Last weekend I told Greg I needed to be alone for awhile. I feel I need to grow up a bit, be more independent and spend more time developing new friendships. I want to figure out where my life is going and where I want it to go. I want to experience and learn new things. I realized the extent to which I am spoiled (by my parents and by Greg) and I fear it's keeping me from becoming a respectable adult.
Over the weekend, small things would set the tears off. I did my laundry and hung some clothes to dry on the railing of Greg's loft, something I have been doing for more than one year, and I thought, "This is the last time I'll do this." Yes, the laundry made me cry, because it was emblematic of the upcoming change in the routine of my life. The comfort and happiness I feel whenever I am with Greg would vanish from my life. I would no longer be able to visit him and play video games with him and do laundry and shop and snuggle in bed with him.

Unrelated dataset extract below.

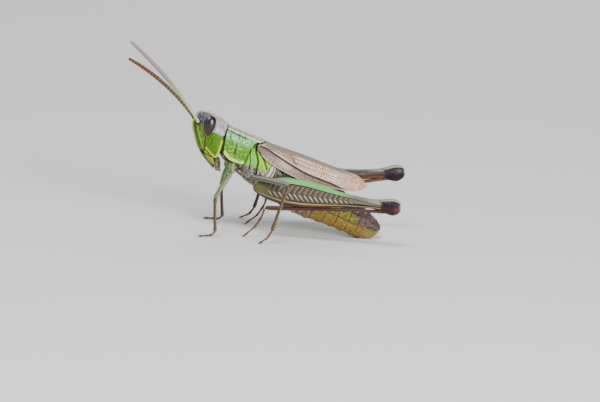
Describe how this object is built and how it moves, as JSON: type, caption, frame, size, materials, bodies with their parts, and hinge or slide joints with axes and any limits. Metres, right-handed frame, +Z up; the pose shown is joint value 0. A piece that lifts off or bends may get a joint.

I noticed the string of party lights hanging over the railing and thought about how the previous night was the last time Greg would ever turn on the party lights to set a romantic mood for me.
Greg comforted me and told me that we would always be friends. He kissed me gently and cradled me. He patted my hair and wiped tears off my cheeks.
On Sunday, he walked me out to my car. I sat inside it and he leaned over and kissed me. We said goodbye. He gave me another short, tender kiss. Then I closed the door and started the car and he walked to his apartment and didn't look back.
Friends and family were good distractions this past week, but now that the holiday weekend is over, I'm not sure how things will be. I'll write more later.